• **Goal of the exercise**:
Your task is to print all of the data word for word.

• **Rows from an object dataset**:

*-*-*

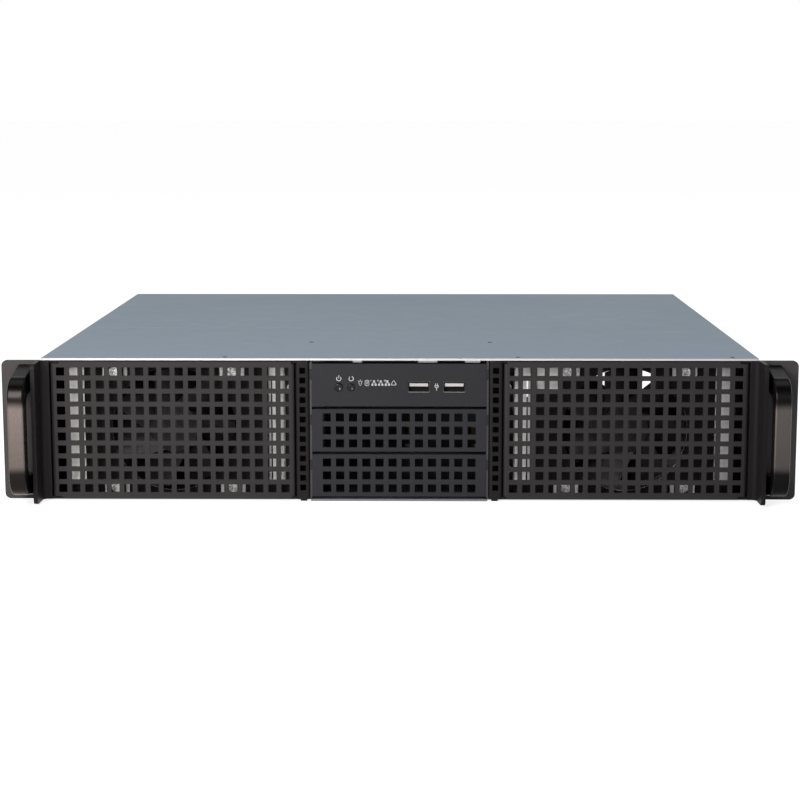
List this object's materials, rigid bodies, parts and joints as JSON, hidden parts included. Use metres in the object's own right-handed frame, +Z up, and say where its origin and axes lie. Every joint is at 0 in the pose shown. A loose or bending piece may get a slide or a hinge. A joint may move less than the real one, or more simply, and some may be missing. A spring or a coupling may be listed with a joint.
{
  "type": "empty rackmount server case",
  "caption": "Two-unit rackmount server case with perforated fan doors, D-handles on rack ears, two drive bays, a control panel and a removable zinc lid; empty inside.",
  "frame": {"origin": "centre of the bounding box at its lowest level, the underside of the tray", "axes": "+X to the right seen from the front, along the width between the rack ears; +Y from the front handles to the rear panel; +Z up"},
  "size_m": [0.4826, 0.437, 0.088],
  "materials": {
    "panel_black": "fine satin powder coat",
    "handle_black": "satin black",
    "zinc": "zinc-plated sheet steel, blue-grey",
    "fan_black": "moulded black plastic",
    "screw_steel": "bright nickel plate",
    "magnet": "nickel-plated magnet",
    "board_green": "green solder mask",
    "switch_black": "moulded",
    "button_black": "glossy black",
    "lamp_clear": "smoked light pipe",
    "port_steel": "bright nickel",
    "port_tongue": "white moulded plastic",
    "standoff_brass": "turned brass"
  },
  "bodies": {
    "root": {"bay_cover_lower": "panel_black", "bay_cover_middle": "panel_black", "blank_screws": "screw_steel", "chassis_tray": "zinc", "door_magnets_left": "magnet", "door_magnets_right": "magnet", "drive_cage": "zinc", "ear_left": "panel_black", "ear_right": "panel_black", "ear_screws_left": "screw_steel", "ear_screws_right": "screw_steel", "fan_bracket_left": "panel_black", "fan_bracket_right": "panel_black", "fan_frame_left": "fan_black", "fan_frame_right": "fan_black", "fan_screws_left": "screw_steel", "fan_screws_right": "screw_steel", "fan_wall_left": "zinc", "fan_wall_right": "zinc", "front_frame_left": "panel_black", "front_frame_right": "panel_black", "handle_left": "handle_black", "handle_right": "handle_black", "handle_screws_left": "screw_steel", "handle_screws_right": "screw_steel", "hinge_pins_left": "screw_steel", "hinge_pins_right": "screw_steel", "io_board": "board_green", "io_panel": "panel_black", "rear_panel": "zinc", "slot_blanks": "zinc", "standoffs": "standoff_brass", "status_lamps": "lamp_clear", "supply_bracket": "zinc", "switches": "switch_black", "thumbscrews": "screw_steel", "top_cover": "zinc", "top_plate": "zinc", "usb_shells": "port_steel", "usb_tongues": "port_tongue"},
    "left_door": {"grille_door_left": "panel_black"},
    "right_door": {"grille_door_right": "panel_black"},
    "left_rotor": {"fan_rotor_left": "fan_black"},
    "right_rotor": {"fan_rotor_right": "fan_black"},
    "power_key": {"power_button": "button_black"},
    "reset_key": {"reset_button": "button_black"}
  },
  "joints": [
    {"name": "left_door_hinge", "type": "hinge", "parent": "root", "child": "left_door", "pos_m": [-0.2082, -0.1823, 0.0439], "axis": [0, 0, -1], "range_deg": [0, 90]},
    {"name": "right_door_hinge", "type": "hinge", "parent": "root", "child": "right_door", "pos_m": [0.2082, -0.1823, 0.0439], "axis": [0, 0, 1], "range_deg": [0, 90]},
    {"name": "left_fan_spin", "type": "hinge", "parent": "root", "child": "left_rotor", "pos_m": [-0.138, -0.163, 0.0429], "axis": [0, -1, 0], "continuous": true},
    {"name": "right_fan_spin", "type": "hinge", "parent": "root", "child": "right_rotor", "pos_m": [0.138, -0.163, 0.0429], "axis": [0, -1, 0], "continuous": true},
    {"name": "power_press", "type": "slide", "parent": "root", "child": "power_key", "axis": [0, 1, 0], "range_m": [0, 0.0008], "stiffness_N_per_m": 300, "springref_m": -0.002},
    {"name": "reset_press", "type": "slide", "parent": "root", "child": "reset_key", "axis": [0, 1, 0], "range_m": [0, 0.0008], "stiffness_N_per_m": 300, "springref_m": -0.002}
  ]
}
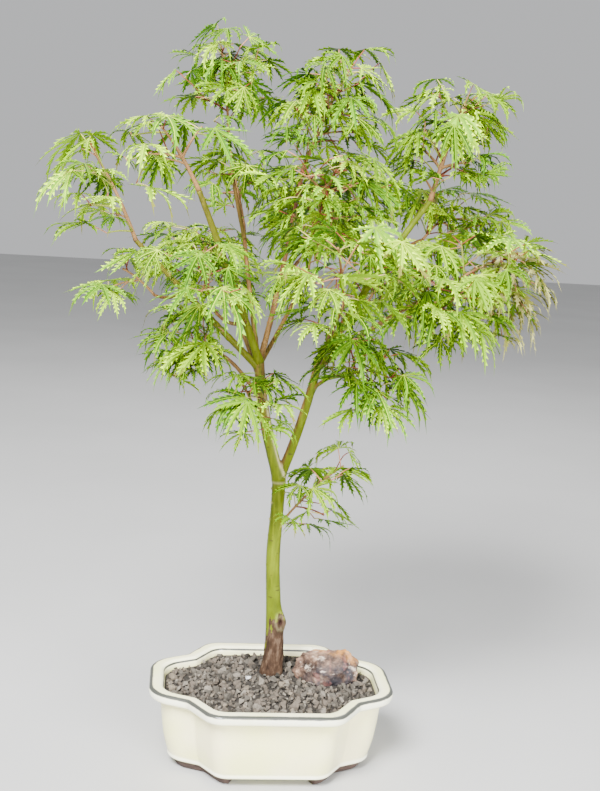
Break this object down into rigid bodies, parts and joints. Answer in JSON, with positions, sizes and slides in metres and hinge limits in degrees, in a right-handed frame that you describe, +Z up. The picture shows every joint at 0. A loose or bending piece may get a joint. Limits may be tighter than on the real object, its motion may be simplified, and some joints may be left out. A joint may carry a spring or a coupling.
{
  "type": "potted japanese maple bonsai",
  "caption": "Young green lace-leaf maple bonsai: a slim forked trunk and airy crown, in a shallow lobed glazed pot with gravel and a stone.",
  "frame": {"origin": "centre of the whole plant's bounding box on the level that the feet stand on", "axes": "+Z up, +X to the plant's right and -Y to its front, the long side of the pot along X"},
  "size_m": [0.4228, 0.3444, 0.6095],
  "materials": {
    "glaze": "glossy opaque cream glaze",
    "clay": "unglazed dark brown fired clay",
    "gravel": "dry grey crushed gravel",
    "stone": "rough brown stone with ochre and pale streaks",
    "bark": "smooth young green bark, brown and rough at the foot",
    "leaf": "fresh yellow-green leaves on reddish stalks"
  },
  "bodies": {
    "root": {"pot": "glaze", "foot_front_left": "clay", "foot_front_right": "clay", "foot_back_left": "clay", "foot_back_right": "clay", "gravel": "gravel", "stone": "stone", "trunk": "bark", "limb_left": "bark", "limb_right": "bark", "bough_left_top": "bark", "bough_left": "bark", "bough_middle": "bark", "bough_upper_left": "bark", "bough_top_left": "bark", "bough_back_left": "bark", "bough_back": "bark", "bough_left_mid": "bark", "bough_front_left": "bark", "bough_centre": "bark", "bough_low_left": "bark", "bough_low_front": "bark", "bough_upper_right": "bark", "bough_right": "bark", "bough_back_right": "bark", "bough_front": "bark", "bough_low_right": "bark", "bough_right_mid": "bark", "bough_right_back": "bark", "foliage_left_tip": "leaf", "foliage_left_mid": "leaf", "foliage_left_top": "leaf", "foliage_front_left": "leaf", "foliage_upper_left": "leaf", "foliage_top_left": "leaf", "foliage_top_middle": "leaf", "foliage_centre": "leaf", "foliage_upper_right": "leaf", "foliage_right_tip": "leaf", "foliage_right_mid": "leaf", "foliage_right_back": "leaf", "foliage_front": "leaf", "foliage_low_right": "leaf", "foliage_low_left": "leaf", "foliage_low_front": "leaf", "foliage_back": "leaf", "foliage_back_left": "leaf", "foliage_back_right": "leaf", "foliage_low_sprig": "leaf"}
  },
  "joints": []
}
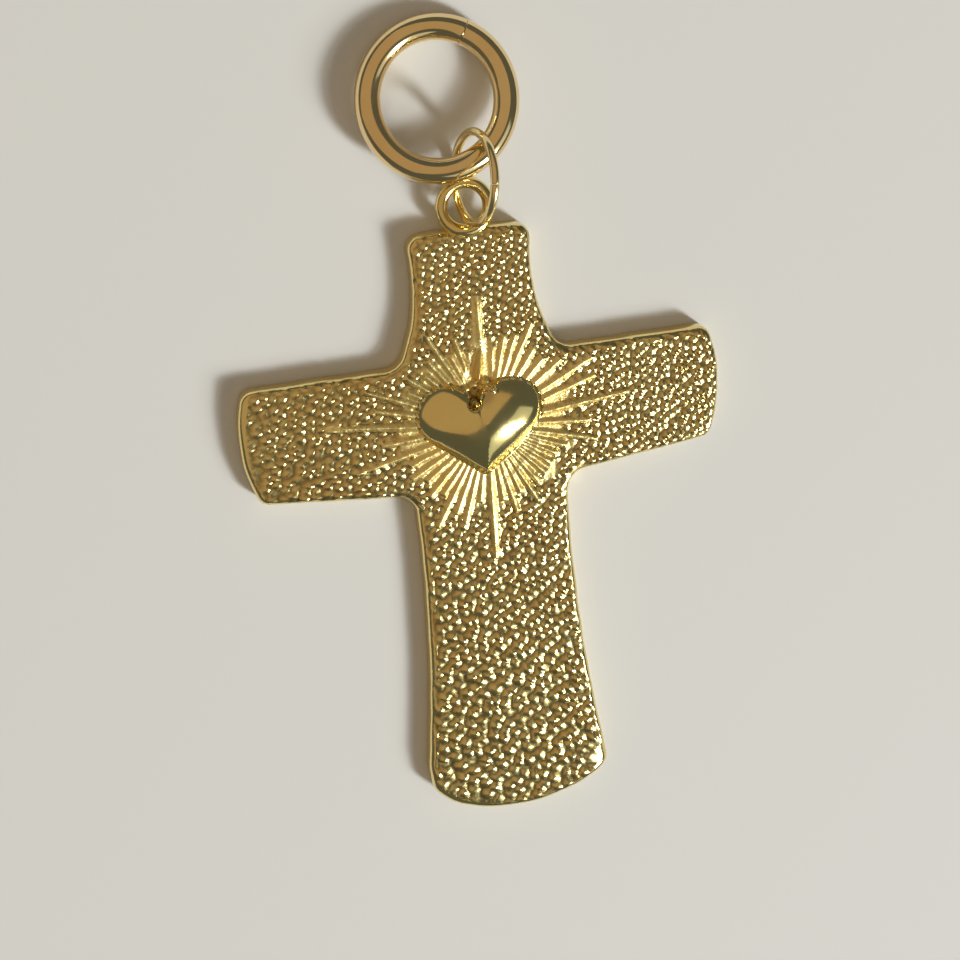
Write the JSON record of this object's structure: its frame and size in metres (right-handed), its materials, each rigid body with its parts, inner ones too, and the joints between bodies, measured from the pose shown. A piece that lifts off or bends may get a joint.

*-*-*

• **Exercise solution**:
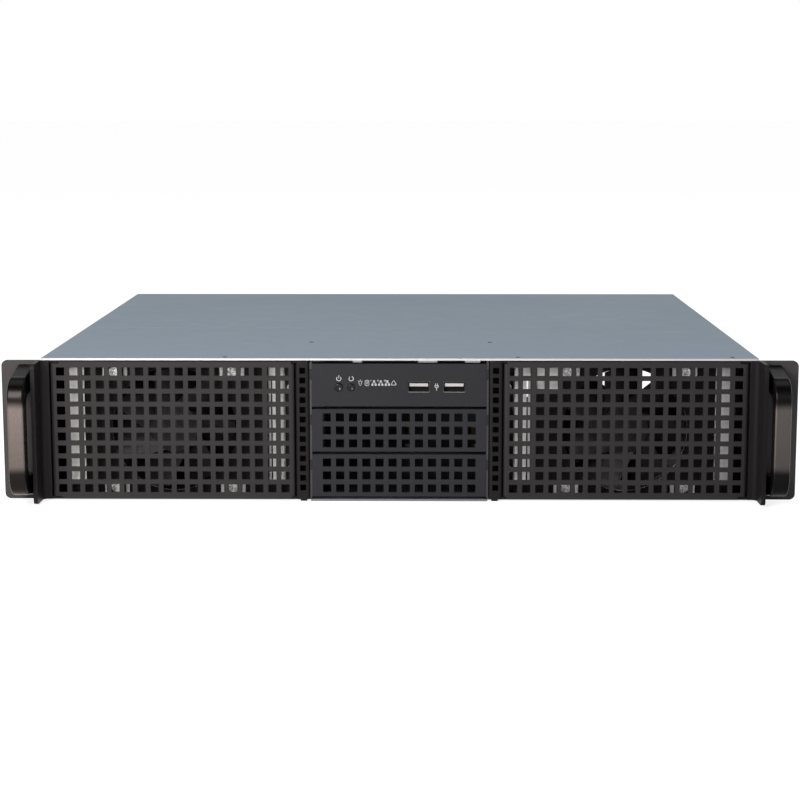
List this object's materials, rigid bodies, parts and joints as JSON, hidden parts included. Use metres in the object's own right-handed frame, +Z up, and say where its origin and axes lie. Every joint is at 0 in the pose shown. A loose or bending piece may get a slide or a hinge. A joint may move less than the real one, or more simply, and some may be missing. A spring or a coupling may be listed with a joint.
{
  "type": "empty rackmount server case",
  "caption": "Two-unit rackmount server case with perforated fan doors, D-handles on rack ears, two drive bays, a control panel and a removable zinc lid; empty inside.",
  "frame": {"origin": "centre of the bounding box at its lowest level, the underside of the tray", "axes": "+X to the right seen from the front, along the width between the rack ears; +Y from the front handles to the rear panel; +Z up"},
  "size_m": [0.4826, 0.437, 0.088],
  "materials": {
    "panel_black": "fine satin powder coat",
    "handle_black": "satin black",
    "zinc": "zinc-plated sheet steel, blue-grey",
    "fan_black": "moulded black plastic",
    "screw_steel": "bright nickel plate",
    "magnet": "nickel-plated magnet",
    "board_green": "green solder mask",
    "switch_black": "moulded",
    "button_black": "glossy black",
    "lamp_clear": "smoked light pipe",
    "port_steel": "bright nickel",
    "port_tongue": "white moulded plastic",
    "standoff_brass": "turned brass"
  },
  "bodies": {
    "root": {"bay_cover_lower": "panel_black", "bay_cover_middle": "panel_black", "blank_screws": "screw_steel", "chassis_tray": "zinc", "door_magnets_left": "magnet", "door_magnets_right": "magnet", "drive_cage": "zinc", "ear_left": "panel_black", "ear_right": "panel_black", "ear_screws_left": "screw_steel", "ear_screws_right": "screw_steel", "fan_bracket_left": "panel_black", "fan_bracket_right": "panel_black", "fan_frame_left": "fan_black", "fan_frame_right": "fan_black", "fan_screws_left": "screw_steel", "fan_screws_right": "screw_steel", "fan_wall_left": "zinc", "fan_wall_right": "zinc", "front_frame_left": "panel_black", "front_frame_right": "panel_black", "handle_left": "handle_black", "handle_right": "handle_black", "handle_screws_left": "screw_steel", "handle_screws_right": "screw_steel", "hinge_pins_left": "screw_steel", "hinge_pins_right": "screw_steel", "io_board": "board_green", "io_panel": "panel_black", "rear_panel": "zinc", "slot_blanks": "zinc", "standoffs": "standoff_brass", "status_lamps": "lamp_clear", "supply_bracket": "zinc", "switches": "switch_black", "thumbscrews": "screw_steel", "top_cover": "zinc", "top_plate": "zinc", "usb_shells": "port_steel", "usb_tongues": "port_tongue"},
    "left_door": {"grille_door_left": "panel_black"},
    "right_door": {"grille_door_right": "panel_black"},
    "left_rotor": {"fan_rotor_left": "fan_black"},
    "right_rotor": {"fan_rotor_right": "fan_black"},
    "power_key": {"power_button": "button_black"},
    "reset_key": {"reset_button": "button_black"}
  },
  "joints": [
    {"name": "left_door_hinge", "type": "hinge", "parent": "root", "child": "left_door", "pos_m": [-0.2082, -0.1823, 0.0439], "axis": [0, 0, -1], "range_deg": [0, 90]},
    {"name": "right_door_hinge", "type": "hinge", "parent": "root", "child": "right_door", "pos_m": [0.2082, -0.1823, 0.0439], "axis": [0, 0, 1], "range_deg": [0, 90]},
    {"name": "left_fan_spin", "type": "hinge", "parent": "root", "child": "left_rotor", "pos_m": [-0.138, -0.163, 0.0429], "axis": [0, -1, 0], "continuous": true},
    {"name": "right_fan_spin", "type": "hinge", "parent": "root", "child": "right_rotor", "pos_m": [0.138, -0.163, 0.0429], "axis": [0, -1, 0], "continuous": true},
    {"name": "power_press", "type": "slide", "parent": "root", "child": "power_key", "axis": [0, 1, 0], "range_m": [0, 0.0008], "stiffness_N_per_m": 300, "springref_m": -0.002},
    {"name": "reset_press", "type": "slide", "parent": "root", "child": "reset_key", "axis": [0, 1, 0], "range_m": [0, 0.0008], "stiffness_N_per_m": 300, "springref_m": -0.002}
  ]
}
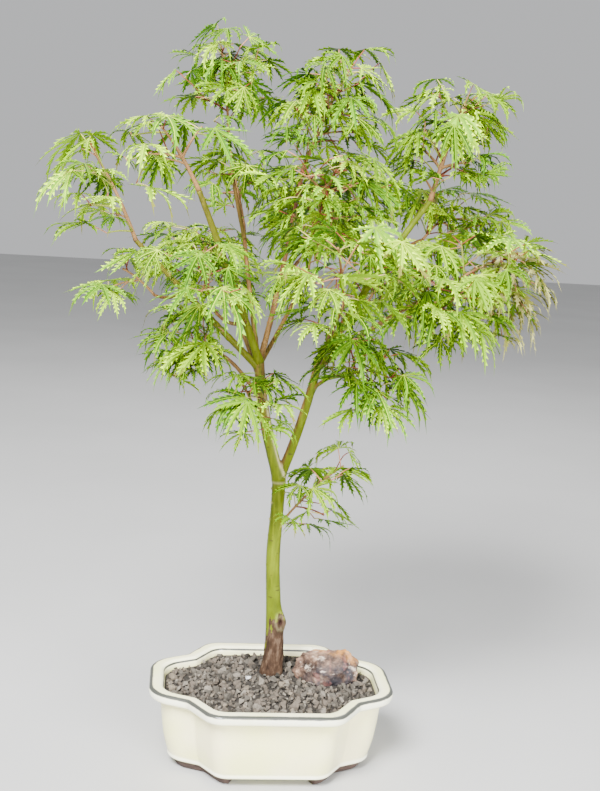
Break this object down into rigid bodies, parts and joints. Answer in JSON, with positions, sizes and slides in metres and hinge limits in degrees, in a right-handed frame that you describe, +Z up. The picture shows every joint at 0. A loose or bending piece may get a joint. Limits may be tighter than on the real object, its motion may be simplified, and some joints may be left out. A joint may carry a spring or a coupling.
{
  "type": "potted japanese maple bonsai",
  "caption": "Young green lace-leaf maple bonsai: a slim forked trunk and airy crown, in a shallow lobed glazed pot with gravel and a stone.",
  "frame": {"origin": "centre of the whole plant's bounding box on the level that the feet stand on", "axes": "+Z up, +X to the plant's right and -Y to its front, the long side of the pot along X"},
  "size_m": [0.4228, 0.3444, 0.6095],
  "materials": {
    "glaze": "glossy opaque cream glaze",
    "clay": "unglazed dark brown fired clay",
    "gravel": "dry grey crushed gravel",
    "stone": "rough brown stone with ochre and pale streaks",
    "bark": "smooth young green bark, brown and rough at the foot",
    "leaf": "fresh yellow-green leaves on reddish stalks"
  },
  "bodies": {
    "root": {"pot": "glaze", "foot_front_left": "clay", "foot_front_right": "clay", "foot_back_left": "clay", "foot_back_right": "clay", "gravel": "gravel", "stone": "stone", "trunk": "bark", "limb_left": "bark", "limb_right": "bark", "bough_left_top": "bark", "bough_left": "bark", "bough_middle": "bark", "bough_upper_left": "bark", "bough_top_left": "bark", "bough_back_left": "bark", "bough_back": "bark", "bough_left_mid": "bark", "bough_front_left": "bark", "bough_centre": "bark", "bough_low_left": "bark", "bough_low_front": "bark", "bough_upper_right": "bark", "bough_right": "bark", "bough_back_right": "bark", "bough_front": "bark", "bough_low_right": "bark", "bough_right_mid": "bark", "bough_right_back": "bark", "foliage_left_tip": "leaf", "foliage_left_mid": "leaf", "foliage_left_top": "leaf", "foliage_front_left": "leaf", "foliage_upper_left": "leaf", "foliage_top_left": "leaf", "foliage_top_middle": "leaf", "foliage_centre": "leaf", "foliage_upper_right": "leaf", "foliage_right_tip": "leaf", "foliage_right_mid": "leaf", "foliage_right_back": "leaf", "foliage_front": "leaf", "foliage_low_right": "leaf", "foliage_low_left": "leaf", "foliage_low_front": "leaf", "foliage_back": "leaf", "foliage_back_left": "leaf", "foliage_back_right": "leaf", "foliage_low_sprig": "leaf"}
  },
  "joints": []
}
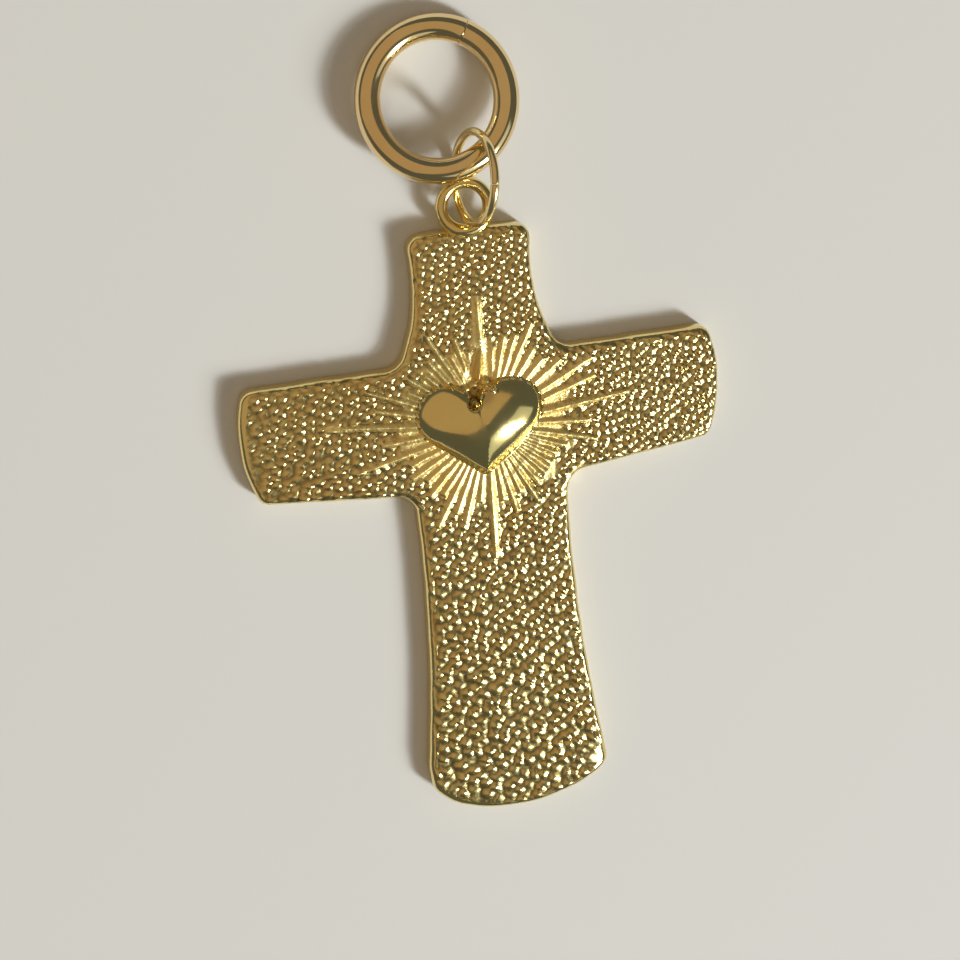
Write the JSON record of this object's structure: its frame and size in metres (right-handed), its materials, each rigid body with its parts, inner ones too, and the joints between bodies, measured from the pose shown. A piece that lifts off or bends may get a joint.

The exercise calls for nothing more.